▸ **Information shown**
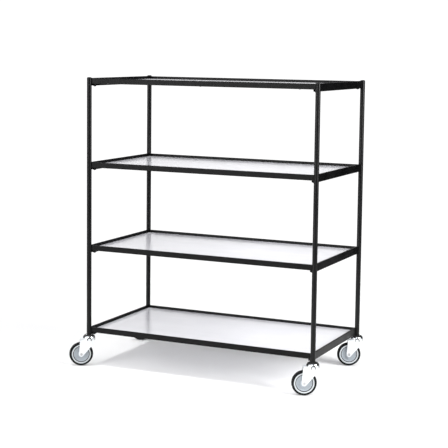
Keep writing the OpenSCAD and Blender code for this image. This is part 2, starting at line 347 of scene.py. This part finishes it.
def finish_castors():
    """Materials of the four castors, and the black covers and clips that stand in for dark reflections on
    their zinc swivel heads.
    """
    fork_zinc = zinc("fork_zinc", (0.90, 0.92, 0.93), (0.78, 0.81, 0.83), 0.30, 0.42, metallic=0.85)
    head_zinc = zinc("head_zinc", (0.86, 0.88, 0.90), (0.74, 0.77, 0.80), 0.10, 0.18)
    stem_zinc = turned_steel("stem_zinc", (0.66, 0.67, 0.69), (0.55, 0.56, 0.58), 0.30)
    axle_zinc = turned_steel("axle_zinc", (0.60, 0.60, 0.61), (0.45, 0.45, 0.46), 0.28)
    ball_steel = turned_steel("ball_steel", (0.72, 0.72, 0.74), (0.64, 0.64, 0.66), 0.12)
    bush_steel = turned_steel("bush_steel", (0.50, 0.50, 0.52), (0.42, 0.42, 0.44), 0.26)
    # Black plastic for the covers and clips, which stand in for dark reflections on the zinc swivel heads
    reflection_black = cap_plastic("dark_reflection_plastic")
    for corner in CORNERS:
        dark_reflection_cover(corner, reflection_black)
        dark_reflection_clip(corner, reflection_black)
        dress("swivel_head_" + corner, head_zinc)
        dress("castor_stem_" + corner, stem_zinc)
        dress("ball_ring_" + corner, ball_steel)
        dress("fork_" + corner, fork_zinc)
        dress("axle_" + corner, axle_zinc)
        dress("wheel_bearing_" + corner, bush_steel)
        dress("wheel_centre_" + corner, wheel_plastic(corner))
        dress("tyre_" + corner, tyre_rubber(corner))


# ---- Pieces added to the CAD nodes ----

def make_piece(name, build, material, body):
    """A smooth mesh piece that the function build fills; it rides on a body."""
    mesh = bpy.data.meshes.new(name)
    shape = bmesh.new()
    build(shape)
    bmesh.ops.recalc_face_normals(shape, faces=shape.faces)
    for face in shape.faces:
        face.smooth = True
    shape.to_mesh(mesh)
    shape.free()
    piece = bpy.data.objects.new(name, mesh)
    bpy.context.scene.collection.objects.link(piece)
    mesh.materials.append(material)
    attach(piece, body)


def add_tube(shape, path, radii):
    """A closed tube along the path, with its own radius at each point."""
    turns = [2 * math.pi * k / TUBE_SIDES for k in range(TUBE_SIDES)]
    rings = []
    for i, (point, radius) in enumerate(zip(path, radii)):
        along = (path[min(i + 1, len(path) - 1)] - path[max(i - 1, 0)]).normalized()
        across = along.orthogonal() if i == 0 else across - along * along.dot(across)
        across.normalize()
        beside = along.cross(across)
        rings.append([shape.verts.new(point + radius * (across * math.cos(a) + beside * math.sin(a)))
                      for a in turns])
    for near, far in zip(rings, rings[1:]):
        for k in range(TUBE_SIDES):
            shape.faces.new((near[k], near[k - 1], far[k - 1], far[k]))
    shape.faces.new(rings[0])
    shape.faces.new(reversed(rings[-1]))


def add_bead(shape, x, y, low, high):
    """An upright, rippled weld bead with thin ends."""
    steps = int((high - low) / BEAD_STEP)
    path = [Vector((x, y, low + (high - low) * i / steps)) for i in range(steps + 1)]
    radii = []
    for i in range(steps + 1):
        taper = min(1.0, BEAD_END + min(i, steps - i) * BEAD_GROWTH)
        radii.append(taper * (BEAD_R + RIPPLE_R * math.sin(2 * math.pi * i / RIPPLE_STEPS)))
    add_tube(shape, path, radii)


def weld_shelf(k, material):
    """Beads where the outer faces of a shelf's rails meet the posts."""
    def build(shape):
        for corner in CORNERS:
            x, y, radius = post_axis(corner)
            inwards_x, inwards_y = -math.copysign(1, x), -math.copysign(1, y)
            low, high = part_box(f"{'front' if y < 0 else 'rear'}_rail_{k}")
            face_y = low.y if y < 0 else high.y
            reach = math.sqrt(radius ** 2 - (face_y - y) ** 2)
            add_bead(shape, x + inwards_x * (reach + BEAD_OUT), face_y - inwards_y * BEAD_OUT,
                     low.z + BEAD_INSET, high.z - BEAD_INSET)
            low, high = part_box(f"{'left' if x < 0 else 'right'}_rail_{k}")
            face_x = low.x if x < 0 else high.x
            reach = math.sqrt(radius ** 2 - (face_x - x) ** 2)
            add_bead(shape, face_x - inwards_x * BEAD_OUT, y + inwards_y * (reach + BEAD_OUT),
                     low.z + BEAD_INSET, high.z - BEAD_INSET)
    make_piece(f"weld_beads_{k}", build, material, "frame")


def cover_bottom(turn):
    """Lower edge of the dark shell over the swivel head: deep ahead of the castor, above the fork's crown
    behind, and an arched window on each side."""
    from_side = abs(abs(turn) - math.pi / 2)
    share = min(1.0, from_side / COVER_WINDOW)
    arch = COVER_LOW + (COVER_SILL - COVER_LOW) * (1 - share ** WINDOW_POWER) ** (1 / WINDOW_POWER)
    return max(arch, COVER_REAR) if math.cos(turn) < 0 else arch


def cover_radius(height, radius):
    """Radius of the cover at a height: an upright wall under a quarter-round shoulder."""
    rise = max(0.0, height - COVER_SHOULDER)
    return radius - COVER_BEND + math.sqrt(max(0.0, COVER_BEND ** 2 - rise ** 2))


def dark_reflection_cover(corner, material):
    """Thin black shell over the swivel head, standing in for the dark reflections round the zinc head's
    edges.
    """
    place = castor_matrix(corner)
    low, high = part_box("swivel_head_" + corner)
    outer = (high.x - low.x) / 2 + COVER_GAP + COVER_T

    def build(shape):
        grids = []
        for wall, radius in ((0, outer), (COVER_T, outer - COVER_T)):
            grid = []
            for i in range(COVER_COLUMNS):
                turn = 2 * math.pi * i / COVER_COLUMNS - math.pi
                bottom = cover_bottom(turn)
                column = []
                for j in range(COVER_ROWS + 1):
                    share = math.sin(math.pi / 2 * j / COVER_ROWS)
                    height = bottom + (COVER_TOP - wall * share - bottom) * share
                    around = cover_radius(height + wall * share, radius)
                    spot = Vector((around * math.cos(turn), around * math.sin(turn), height))
                    column.append(shape.verts.new(place @ spot))
                grid.append(column)
            grids.append(grid)
        for i in range(COVER_COLUMNS):
            for j in range(COVER_ROWS):
                for grid in grids:
                    shape.faces.new((grid[i - 1][j], grid[i][j], grid[i][j + 1], grid[i - 1][j + 1]))
            for j in (0, COVER_ROWS):
                shape.faces.new((grids[0][i - 1][j], grids[0][i][j], grids[1][i][j], grids[1][i - 1][j]))
    make_piece("dark_reflection_cover_" + corner, build, material, "castor_" + corner)


def dark_reflection_clip(corner, material):
    """A bent black wire in the cover's window on the castor's -Y side, towards the trolley's front,
    standing in for a dark arch-shaped reflection on the swivel head.
    """
    place = castor_matrix(corner)
    low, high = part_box("swivel_head_" + corner)
    around = (high.x - low.x) / 2 + CLIP_R + COVER_GAP
    leg_depth = math.sqrt(around ** 2 - CLIP_HALF ** 2)

    def build(shape):
        path = []
        for i in range(CLIP_STEPS + 1):
            turn = math.pi * i / CLIP_STEPS
            across = -CLIP_HALF * math.cos(turn)
            height = CLIP_FOOT + CLIP_LEG + CLIP_RISE * math.sin(turn)
            path.append(place @ Vector((across, -math.sqrt(around ** 2 - across ** 2), height)))
        ends = []
        for end in (-1, 1):
            foot = place @ Vector((end * CLIP_HALF, -leg_depth, CLIP_FOOT))
            toe = place @ Vector((end * CLIP_HALF, CLIP_R - leg_depth, CLIP_FOOT - CLIP_R))
            ends.append([toe, foot])
        path = ends[0] + path + ends[1][::-1]
        add_tube(shape, path, [CLIP_R] * len(path))
    make_piece("dark_reflection_clip_" + corner, build, material, "castor_" + corner)


# ---- Room, light and camera ----

# Floor: radius in metres, sides, colour, and how much lighter its lightest clouds are
FLOOR_R = 2.6
FLOOR_SIDES = 128
FLOOR_WHITE = (0.93, 0.93, 0.93)
FLOOR_CLOUD = 1.02

# Soft sources on the studio's walls: direction, half angle of the even part, half angle of the edge
# (both in degrees), radiance
WALL_LIGHTS = (
    ((-0.42, 0.90, 0.46), 10, 30, 0.9),
    ((-0.42, 0.90, 0.02), 4, 12, 0.6),
    ((-0.80, 0.60, 0.18), 8, 25, 2.1),
    ((-0.56, -0.83, 0.12), 6, 15, 9.0),
    ((-0.30, -0.95, 0.18), 8, 20, 5.5),
    ((0.0, -1.0, 0.70), 10, 30, 2.4),
    ((-0.95, -0.10, 0.25), 20, 60, 0.7),
)
WALL_TINT = (0.995, 0.995, 1.0)

# The ceiling's glow, and the sines of the elevations where it starts and where it is full
CEILING = 0.2
CEILING_START = 0.05
CEILING_FULL = 0.6
# Strength of the white that the camera sees behind the trolley
BACKDROP = 1.1
# Direction of the overhead light, place of the softbox and the point it is aimed at
OVERHEAD = (-0.13, -0.13, 1)
SOFTBOX_PLACE = (3.4, -0.5, 1.97)
SOFTBOX_AIM = (0, 0, 0.95)

# Camera: focal length in mm, vertical shift as a share of the picture's width, place in metres, and
# angles in degrees
LENS_MM = 101.1
LENS_SHIFT = -0.109
CAMERA_PLACE = (2.7555, -5.9248, 1.6807)
CAMERA_TURN = 25.01
CAMERA_DIP = 5.84
CAMERA_ROLL = 0.68


def make_floor():
    """A round white floor under the trolley."""
    mesh = bpy.data.meshes.new("floor")
    shape = bmesh.new()
    bmesh.ops.create_circle(shape, cap_ends=True, segments=FLOOR_SIDES, radius=FLOOR_R)
    shape.to_mesh(mesh)
    shape.free()
    floor = bpy.data.objects.new("floor", mesh)
    bpy.context.scene.collection.objects.link(floor)
    s = Surface("studio_floor", Roughness=0.9, Specular_IOR_Level=0.2)
    cloud = s.noise(0.5, detail=3)
    tone = s.blend_colour(s.spread(cloud, 0, 1), FLOOR_WHITE, [c * FLOOR_CLOUD for c in FLOOR_WHITE])
    mesh.materials.append(s.feed(Base_Color=tone))


def make_light(name, kind, place, aim, **settings):
    """A lamp at place that points at aim."""
    light = bpy.data.lights.new(name, kind)
    for key, value in settings.items():
        setattr(light, key, value)
    lamp = bpy.data.objects.new(name, light)
    bpy.context.scene.collection.objects.link(lamp)
    lamp.location = place
    lamp.rotation_euler = (Vector(aim) - Vector(place)).to_track_quat("-Z", "Y").to_euler()


def make_room():
    """White walls and ceiling as light; what the camera sees behind the trolley is plain white."""
    world = bpy.data.worlds.new("studio")
    bpy.context.scene.world = world
    world.use_nodes = True
    tree = world.node_tree
    towards = add_node(tree, "TexCoord", {}).outputs["Generated"]
    height = add_node(tree, "SeparateXYZ", {"Vector": towards}).outputs["Z"]
    rise = {"Value": height, "From Min": CEILING_START, "From Max": CEILING_FULL,
            "To Min": 0.0, "To Max": CEILING}
    glow = add_node(tree, "MapRange", rise).outputs["Result"]
    for direction, inner, outer, radiance in WALL_LIGHTS:
        centre = list(Vector(direction).normalized())
        nearness = add_node(tree, "VectorMath", {0: towards, 1: centre}, operation="DOT_PRODUCT")
        reach = {"Value": nearness.outputs["Value"], "From Min": math.cos(math.radians(outer)),
                 "From Max": math.cos(math.radians(inner)), "To Min": 0.0, "To Max": radiance}
        patch = add_node(tree, "MapRange", reach, interpolation_type="SMOOTHSTEP").outputs["Result"]
        glow = add_node(tree, "Math", {0: glow, 1: patch}, operation="ADD").outputs[0]
    room = tree.nodes["Background"]
    room.inputs["Color"].default_value = (*WALL_TINT, 1)
    tree.links.new(glow, room.inputs["Strength"])
    backdrop = add_node(tree, "Background", {"Color": (1, 1, 1, 1), "Strength": BACKDROP})
    seen = add_node(tree, "LightPath", {}).outputs["Is Camera Ray"]
    either = add_node(tree, "MixShader", {0: seen, 1: room.outputs[0], 2: backdrop.outputs[0]})
    tree.links.new(either.outputs[0], tree.nodes["World Output"].inputs["Surface"])


def light_studio():
    """A soft overhead light, a softbox at the right and the lit walls."""
    make_light("overhead_key", "SUN", OVERHEAD, (0, 0, 0), energy=1.1, angle=math.radians(12))
    make_light("right_softbox", "AREA", SOFTBOX_PLACE, SOFTBOX_AIM, energy=167, shape="RECTANGLE",
               size=1.6, size_y=2.25)
    make_room()


def make_camera():
    """The photo's view: turned to the left, tipped down and slightly rolled."""
    lens = bpy.data.cameras.new("camera")
    lens.lens = LENS_MM
    lens.shift_y = LENS_SHIFT
    camera = bpy.data.objects.new("camera", lens)
    bpy.context.scene.collection.objects.link(camera)
    turn = Matrix.Rotation(math.radians(CAMERA_TURN), 4, "Z")
    dip = Matrix.Rotation(math.radians(90 - CAMERA_DIP), 4, "X")
    roll = Matrix.Rotation(math.radians(CAMERA_ROLL), 4, "Z")
    camera.matrix_world = Matrix.Translation(CAMERA_PLACE) @ turn @ dip @ roll
    bpy.context.scene.camera = camera


finish_frame()
finish_castors()
make_floor()
light_studio()
make_camera()
bpy.context.scene.view_settings.view_transform = "Standard"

▸ **What the task requires**
Set down the lines above as they stand, starting with the first line and ending with the line that contains "# ---- Pieces".

▸ **Task response**
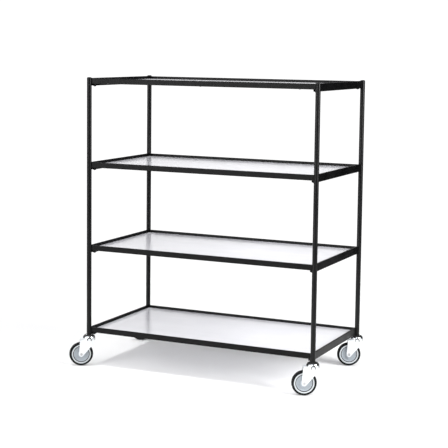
Keep writing the OpenSCAD and Blender code for this image. This is part 2, starting at line 347 of scene.py. This part finishes it.
def finish_castors():
    """Materials of the four castors, and the black covers and clips that stand in for dark reflections on
    their zinc swivel heads.
    """
    fork_zinc = zinc("fork_zinc", (0.90, 0.92, 0.93), (0.78, 0.81, 0.83), 0.30, 0.42, metallic=0.85)
    head_zinc = zinc("head_zinc", (0.86, 0.88, 0.90), (0.74, 0.77, 0.80), 0.10, 0.18)
    stem_zinc = turned_steel("stem_zinc", (0.66, 0.67, 0.69), (0.55, 0.56, 0.58), 0.30)
    axle_zinc = turned_steel("axle_zinc", (0.60, 0.60, 0.61), (0.45, 0.45, 0.46), 0.28)
    ball_steel = turned_steel("ball_steel", (0.72, 0.72, 0.74), (0.64, 0.64, 0.66), 0.12)
    bush_steel = turned_steel("bush_steel", (0.50, 0.50, 0.52), (0.42, 0.42, 0.44), 0.26)
    # Black plastic for the covers and clips, which stand in for dark reflections on the zinc swivel heads
    reflection_black = cap_plastic("dark_reflection_plastic")
    for corner in CORNERS:
        dark_reflection_cover(corner, reflection_black)
        dark_reflection_clip(corner, reflection_black)
        dress("swivel_head_" + corner, head_zinc)
        dress("castor_stem_" + corner, stem_zinc)
        dress("ball_ring_" + corner, ball_steel)
        dress("fork_" + corner, fork_zinc)
        dress("axle_" + corner, axle_zinc)
        dress("wheel_bearing_" + corner, bush_steel)
        dress("wheel_centre_" + corner, wheel_plastic(corner))
        dress("tyre_" + corner, tyre_rubber(corner))


# ---- Pieces added to the CAD nodes ----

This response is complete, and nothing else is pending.